# Source excerpt:
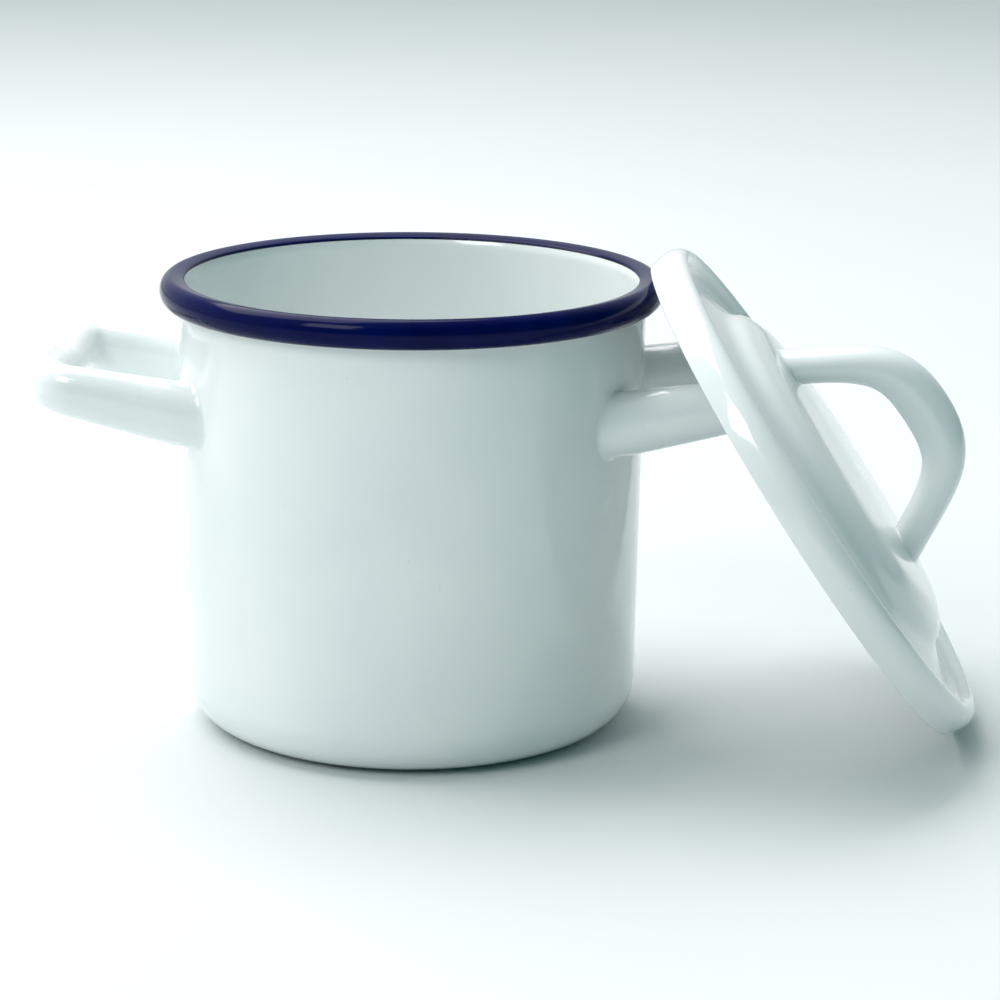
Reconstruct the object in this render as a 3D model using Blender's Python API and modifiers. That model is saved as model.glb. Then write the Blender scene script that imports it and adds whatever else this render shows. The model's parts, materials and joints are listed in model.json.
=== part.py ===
"""Small enamelled steel pot with two side handles and a loose domed lid that leans on its rim.

Metres, +Z up. The origin is the centre of the base's flat underside, +X points along the line
of the handles towards the lid, and -Y is the side from which the lid's loop shows its opening.
"""

import math

import bmesh
import bpy
from mathutils import Matrix, Vector
from mathutils.geometry import interpolate_bezier

# Driving dimensions of the pot
SHEET = 0.0012
GAP = 0.0003
BASE_RADIUS = 0.0691
MOUTH_RADIUS = 0.0707
CORNER_RADIUS = 0.0134
WALL_TOP = 0.1299
RIM_RADIUS = 0.0723
RIM_HEIGHT = 0.1335
RIM_HALF_WIDTH = 0.0037
RIM_HALF_HEIGHT = 0.0045
RIM_INNER_DROP = 0.0010
RIM_INNER_ROUND = 0.0009

# Driving dimensions of the side handles
HANDLE_REACH = 0.1125
HANDLE_HALF_THICKNESS = 0.0058
HANDLE_SHEET = 0.0011
HANDLE_TURN = math.radians(4.9)
FOOT_DISTANCE = 0.0560
FOOT_SIDE = 0.0350
FOOT_HEIGHT = 0.0983
FOOT_HALF_HEIGHT = 0.0106
KNEE_DISTANCE = 0.0981
KNEE_SIDE = 0.0313
TIP_HEIGHT = 0.1075
TIP_HALF_HEIGHT = 0.0056
KNEE_PULL = 0.0100
TIP_PULL = 0.0213
CUT_BELOW_FOOT = 0.035
CUT_ABOVE_FOOT = 0.025

# Driving dimensions of the lid. Heights are from the middle plane of its rounded edge
LID_SHEET = 0.0008
LID_RADIUS = 0.0850
EDGE_HALF_WIDTH = 0.0040
EDGE_HEIGHT = 0.0058
LIP_RADIUS = 0.0846
LIP_DEPTH = 0.0053
PLATEAU_RADIUS = 0.0290
PLATEAU_HEIGHT = 0.0136
CROWN = 0.0003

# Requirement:
Each line of the material must be restated exactly.

# Completed task:
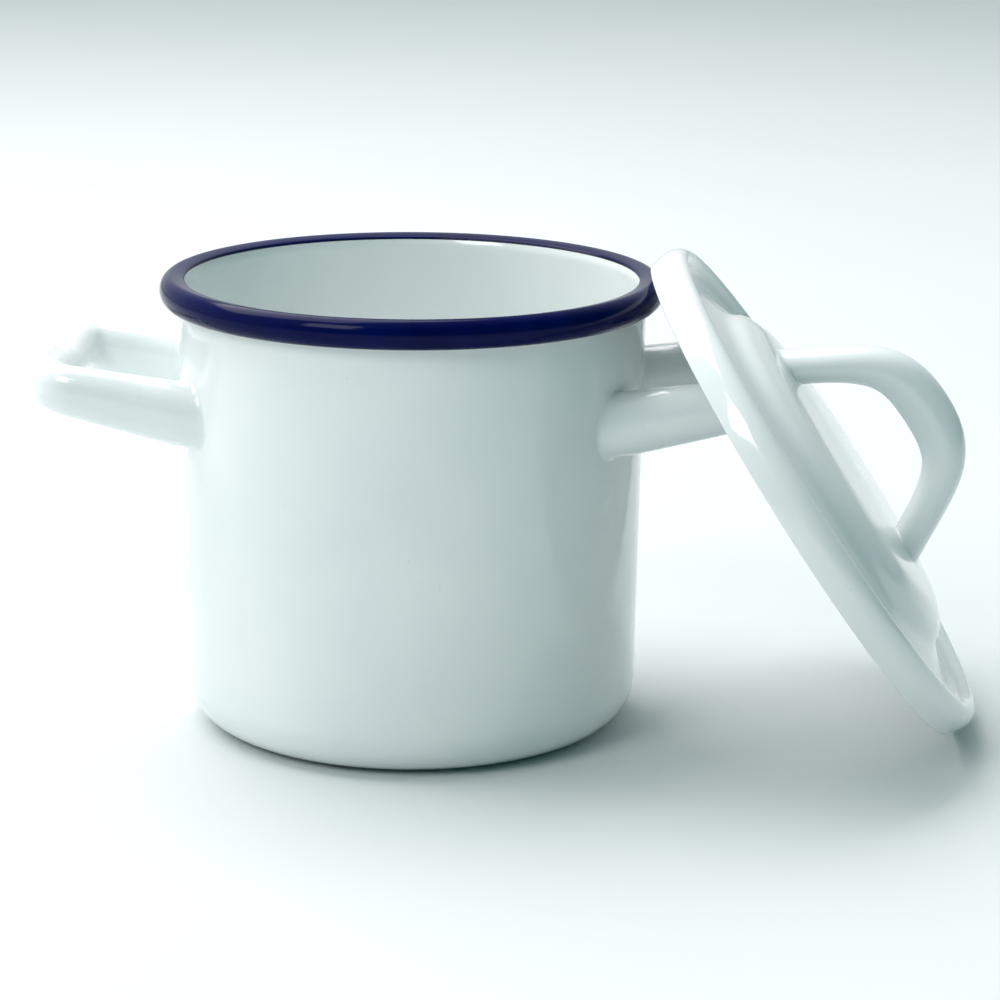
Reconstruct the object in this render as a 3D model using Blender's Python API and modifiers. That model is saved as model.glb. Then write the Blender scene script that imports it and adds whatever else this render shows. The model's parts, materials and joints are listed in model.json.
=== part.py ===
"""Small enamelled steel pot with two side handles and a loose domed lid that leans on its rim.

Metres, +Z up. The origin is the centre of the base's flat underside, +X points along the line
of the handles towards the lid, and -Y is the side from which the lid's loop shows its opening.
"""

import math

import bmesh
import bpy
from mathutils import Matrix, Vector
from mathutils.geometry import interpolate_bezier

# Driving dimensions of the pot
SHEET = 0.0012
GAP = 0.0003
BASE_RADIUS = 0.0691
MOUTH_RADIUS = 0.0707
CORNER_RADIUS = 0.0134
WALL_TOP = 0.1299
RIM_RADIUS = 0.0723
RIM_HEIGHT = 0.1335
RIM_HALF_WIDTH = 0.0037
RIM_HALF_HEIGHT = 0.0045
RIM_INNER_DROP = 0.0010
RIM_INNER_ROUND = 0.0009

# Driving dimensions of the side handles
HANDLE_REACH = 0.1125
HANDLE_HALF_THICKNESS = 0.0058
HANDLE_SHEET = 0.0011
HANDLE_TURN = math.radians(4.9)
FOOT_DISTANCE = 0.0560
FOOT_SIDE = 0.0350
FOOT_HEIGHT = 0.0983
FOOT_HALF_HEIGHT = 0.0106
KNEE_DISTANCE = 0.0981
KNEE_SIDE = 0.0313
TIP_HEIGHT = 0.1075
TIP_HALF_HEIGHT = 0.0056
KNEE_PULL = 0.0100
TIP_PULL = 0.0213
CUT_BELOW_FOOT = 0.035
CUT_ABOVE_FOOT = 0.025

# Driving dimensions of the lid. Heights are from the middle plane of its rounded edge
LID_SHEET = 0.0008
LID_RADIUS = 0.0850
EDGE_HALF_WIDTH = 0.0040
EDGE_HEIGHT = 0.0058
LIP_RADIUS = 0.0846
LIP_DEPTH = 0.0053
PLATEAU_RADIUS = 0.0290
PLATEAU_HEIGHT = 0.0136
CROWN = 0.0003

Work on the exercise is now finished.